Frumer sent a fax to the number indicated, announcing the change, but nothing happened. He finally had to go to the bureau in person and ask to begin the enlistment process – but again nothing happened, and it was not until he asked to see the head of the bureau that things began to move.
“Meanwhile, I had heard about Shahar, and I decided to join its next [round of] conscription to a specific unit, which was scheduled for January 6. But by January 4, I still hadn’t received a recruitment form – as if even when I was ready, the army wasn’t doing a thing to make it happen. It was very frustrating, and I know the same thing happened to many other yeshiva students.”
It turned out that Frumer, like many yeshiva students who changed their minds about army service, was a prisoner of the system.
“As young yeshiva students, we are told [by the rabbis] not to cooperate with the army authorities when we report to the army recruiting office. As a result, we get very poor results and notes about our capacity [to serve], and our names are put down as ‘incompatible’ with army duty, and that creates a situation in which even when we are ready to serve, we are tagged as unfit, which is of course nonsense,” he says.
Frumer finally completed his service, and today he works in the Shahar section at the JDC, helping more young haredim to serve in the IDF and, from there, to lead what he refers to as “a normal life – remaining haredi but working and living a decent life, released from the terrible poverty imposed by life in yeshiva.”
Asked how he combines his new lifestyle with his haredi ideals, Frumer offers two major points.
“First of all, I do not live in a large city – Jerusalem, for example.
We moved to a small community in the region – haredi, but away from the [eyes] and the pressure of haredi society, and that’s very important. And secondly, I am very strict about devoting time daily to Torah study. Even if I come back home late and tired, I do not neglect daily studying.”
In addition, he says, “the fact that despite the army service and working in a non-haredi workplace, I have not given up my haredi lifestyle – I have not declined in my spiritual religious level – makes all the difference. No one can accuse me of having lost my morality because of my decision.”
Yet the content of the recent posters and flyers in haredi neighborhoods is hard to swallow, and Frumer, though he says he can see it in context, admits that it is very hard on him and many of his friends.

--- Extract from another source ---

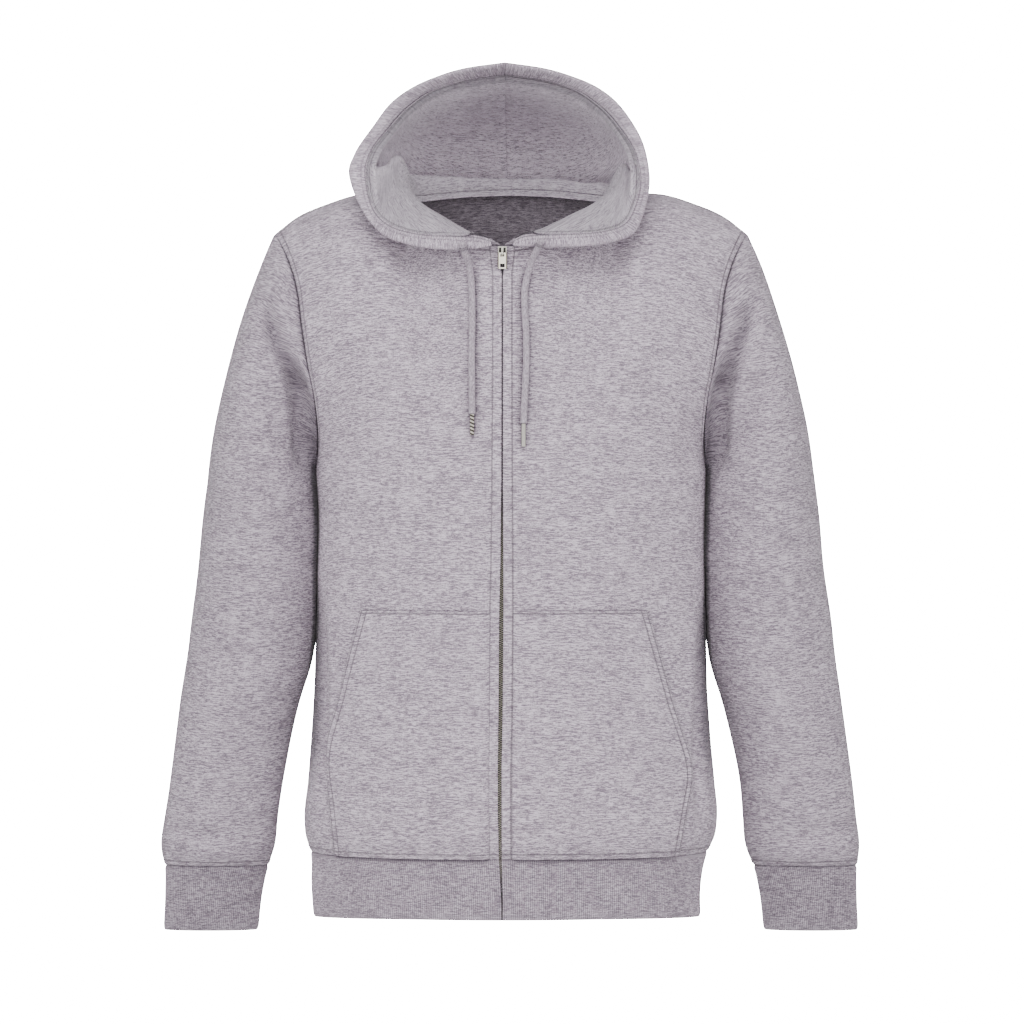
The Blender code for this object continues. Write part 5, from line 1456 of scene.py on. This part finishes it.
# Painted shade: how dark the parts of the hood are coloured that less light reaches.
ROLL_DIM, STRIP_DIM, LAPEL_DIM, GROOVE_DIM = 0.42, 0.60, 0.58, 0.60
HOOD_COLUMNS = near_edges(150, 0.006)
HOOD_OUT = np.concatenate([np.linspace(0, ROLL_AT, 12)[:-1], np.linspace(ROLL_AT, 1, 90)])
for side, word in SIDES:
    grid = hood_form(side, HOOD_COLUMNS, HOOD_OUT)
    for _ in range(36):
        grid[1:-1] = grid[1:-1] * 0.5 + (grid[:-2] + grid[2:]) * 0.25
    out, around = np.meshgrid(HOOD_OUT, HOOD_COLUMNS, indexing="ij")
    sag = np.sin(np.clip((out - 0.55) / 0.45, 0, 1) * math.pi) * ease((around - 0.4) / 0.4)
    grid[..., 2] -= HOOD_SAG * sag
    on_crest = bell(out - ROLL_AT, np.where(out < ROLL_AT, 0.07, 0.42)) * ease((1 - out) / 0.2)
    for place, wide, high in HOOD_PEAKS[side]:
        grid[..., 2] += high * on_crest * bell(around - place, wide)
    room = 2.0 * ease(HOOD_OUT / ROLL_AT)[:, None] * ease(HOOD_COLUMNS / 0.25)[None, :]
    grid[1:-1] = set_clear(grid[1:-1], skin, room[1:-1])
    if side == RIGHT:
        grid = grid[:, ::-1]
    outer, inner, way = thickened(grid, CLOTH)
    if side == RIGHT:
        outer, inner, way = outer[:, ::-1], inner[:, ::-1], way[:, ::-1]
    faces = tucked(tucked((outer, inner, way), 0, 3.0, 1.0), -1, 4.0, 0.8)
    if side == RIGHT:
        faces = tucked_side(faces, -1, 2.0, 0.9)
    name = "cloth_hood_" + word
    piece = shell(name, faces[0], faces[1], FLEECE_HOOD, tuck=(0, 0, 3, 4), inside=HOOD_INSIDE_LIT)
    # painted shade where less light reaches: the lapels, the strip before the roll, the bag
    # just above it and the groove beside the turned edge
    height = (grid[:, ::-1] if side == RIGHT else grid)[..., 2]
    behind = ease((around - 0.44) / 0.08)
    over = np.max(np.where(out < 0.3, height, -1e3), axis=0)
    roll = ROLL_DIM * bell(height - over - 3, 9) * ease((out - 0.40) / 0.1) * behind
    strip = STRIP_DIM * ease((0.30 - out) / 0.05) * behind
    lapel = LAPEL_DIM * ease((0.56 - around) / 0.10)
    groove = GROOVE_DIM * ease((out - 0.925) / 0.04)
    hood_shade = np.maximum.reduce([roll, strip, lapel, groove])
    hood_shade = np.pad(hood_shade, ((2, 2), (0, 2 if side == RIGHT else 0)), mode="edge")
    lay_shade(piece, 0 * hood_shade, hood_shade)
    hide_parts("hood_" + word)

EDGE_PLACES = np.concatenate([np.linspace(0, 0.12, 22)[:-1], np.linspace(0.12, 1, 190)])
EDGE_ROUND = 28
hood_threads = Thread()
for side, word in SIDES:
    sewn, free = hood_edge(side, EDGE_PLACES)
    run = unit(np.gradient((sewn + free) / 2, axis=0))
    flat = unit(free - sewn)
    thick = unit(np.cross(run, flat))
    sewn = sewn + flat * SEAM_GAP
    middle = (sewn + free) / 2
    wide = np.linalg.norm(free - sewn, axis=1) / 2
    slim = np.clip(0.45 + EDGE_PLACES / 0.12 * 0.55, 0, 1)
    angle = np.arange(EDGE_ROUND) / EDGE_ROUND * 2 * math.pi
    across = np.sign(np.cos(angle)) * np.abs(np.cos(angle)) ** 0.7
    deep = np.sign(np.sin(angle)) * np.abs(np.sin(angle)) ** 0.8
    rings = middle[:, None] + flat[:, None] * (across[None, :, None] * wide[:, None, None])
    rings = rings + thick[:, None] * (deep[None, :, None] * (TUNNEL_THICK / 2 * slim)[:, None, None])
    rings[-1, :, 0] = -6.0 - side * 0.3
    rim = np.full(rings.shape[:2] + (4,), 300.0)
    rim[..., 0] = (across[None] + 1) * wide[:, None]
    piece = tube("cloth_hood_edge_" + word, rings, FLEECE_EDGE, rim)
    for distance in (3.4, 7.4):
        for face in (1, -1):
            share = np.clip(distance / wide - 1, -1, 1)
            proud = TUNNEL_THICK / 2 * slim * (1 - np.abs(share) ** 2.6) ** 0.40
            line = middle + flat * (share * wide)[:, None] + thick * (face * proud)[:, None]
            hood_threads.sew(line[6:-2], thick[6:-2] * face)
    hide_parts("hood_edge_" + word)

# ------------------------------------------------------------------ pockets
for side, word in SIDES:
    rows = POCKET_RIGHT if side == RIGHT else POCKET_LEFT
    heights = POCKET_FOOT_Z + near_edges(84, 0.012) * (POCKET_TOP_Z - POCKET_FOOT_Z)
    edge = read(rows, heights, "height", "out")[:, 0]
    start = side * ZIP_X + POCKET_STARTS
    across = near_edges(70, 0.012)
    out = start + (edge[:, None] - start) * across[None, :]
    share = np.linspace(0, 1, 300)
    base = np.zeros(out.shape + (3,))
    for i, height in enumerate(heights):
        line = body_row(side, FRONT, np.full(share.shape, height), share)
        for axis in range(3):
            base[i, :, axis] = np.interp(out[i], line[:, 0] * side, line[:, axis])
    base = close_zip(base)
    way = grid_normals(base)
    way = way * np.sign(-way[..., 1:2].mean())
    calm = ease((base[..., 2] + 650) / 12)
    relief = body_relief(base[..., 0], base[..., 2], FRONT) * calm
    rim = rims(base)
    lift = 1.6 * bell(rim[..., 1], 9) * ease((heights + 600) / 60)[:, None]
    low = base + way * (POCKET_GAP + relief + lift)[..., None]
    high = low + way * POCKET_CLOTH
    # edge, where the bell stands, its width and how far the outer face comes up there
    flat = -(POCKET_CLOTH + POCKET_GAP - 0.2)
    forms = ((1, 0, 1.2, -0.7), (3, 0, 1.2, -0.7), (2, 2.6, 1.3, 0.5), (0, 0, 3.0, flat))
    for channel, at, wide, up in forms:
        high = high + way * (bell(rims(high)[..., channel] - at, wide) * up)[..., None]
    low = low - way * (bell(rims(low)[..., 0], 3.0) * (POCKET_GAP + 0.8))[..., None]
    piece = shell("cloth_pocket_" + word, high, low, FLEECE_POCKET)
    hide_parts("pocket_" + word)
    for channel, distance in ((1, 2.2), (1, 7.6), (3, 2.4), (2, 5.2)):
        threads.inset(high, way, channel, distance)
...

“It is a new style of protest imported from America,” says Shmuel Pappenheim, a member of the Toldot Aharon hassidic court, who had to leave his native city and community in Mea She’arim and move to Beit Shemesh because of the criticism of his decision to go to college. Pappenheim, who also worked in the Shahar program for a while, earned a bachelor’s degree in communications and international relations from the Open University, but he has nonetheless remained faithful to hassidism.
“They use modern techniques and modern methods to convey their messages, and it is efficient: graphic design, colors, more sophisticated messages – it works more,” he says. “But it is much broader than the issue of enlisting in the army; it is a large political struggle.”
According to him, that struggle started around the time of the last elections, “even before this bill in the Knesset [on compulsory army service for everyone, including yeshiva students]. They [the leaders of the campaign against haredim serving in the army] started to publish harsh stories about [Theodor] Herzl and his family, in very harsh language, then moved to the army service issue, and on the way mentioned the fact that haredim are receiving money from the state, that this is endangering haredi education and all that. It is as if we’re back to the days of the basic debate of the attitude toward the State of Israel, and [now] the Satmars are the main power behind this.”
Pappenheim is convinced that the current campaign is successful because it has managed to create a climate of fear in haredi society.
“They feel threatened,” he says. “Haredim have never been or become Zionists, but this [haredi] campaign is aimed at promoting the active anti- Zionist approach, which has been [less prominent] for quite a while.”
FOR HOFRICHTER, the debate is a matter of culture and outlook – the fact that most of the young haredim who go into the army come back to their communities and remain haredi doesn’t make a difference, he says.
“There are two threats to the haredi way of life and opinion: secularism and Zionism. In many ways, for the hard core of the haredi leadership, Zionism is still the most dangerous option, and serving in the Israeli army is, no matter how you present it, serving the Zionist propaganda and project. [That’s why] they oppose it so harshly,” he says.
“As long as it was a local initiative, of young people who could not fit into the yeshiva [lifestyle] all day long and all their lives, that could be swallowed – that was on a personal basis,” he continues. “As soon as it becomes part of the Zionist agenda – to enlist haredim like any other Israeli – that causes a problem; hence the very violent reaction and anger.”
Pappenheim says that in the meantime the campaign has achieved some of its main goals.
“They have spent lot of money on this campaign. They have managed to drag even the Shas movement into opposing army service, even though most of the Shas leaders and constituency have always served in the army,” he says. “For the moment, the scare tactics are working, and every declaration in the Knesset and by the political leaders [regarding] this policy [forcing haredim to serve in the army] is only serving the campaign organizers.”
Still, says Frumer, “we shouldn’t pay too much attention to these extremists among us. They are not the majority – we have to remember that.”
In his view, “the most important thing is to understand how things work in our society. Army service and professional training are not suited to singles. I wouldn’t recommend that. Not because they can be exposed to problematic sights or [speech] outside the haredi world – that already happens anyway – but because the commitment and the involvement of a married man is not comparable to a single young man, who hasn’t yet built his adult life, that’s all. So army service for haredim who are already married and parents – for those who obviously cannot spend all their life rooted inside the yeshiva – yes, why not? It doesn’t mean we have to give up our haredi opinions, outlook, way of life – not at all. But it can enable us to live a decent life, something we deserve like anyone else. And by now, there are a few thousand of us who have proved we can do it.”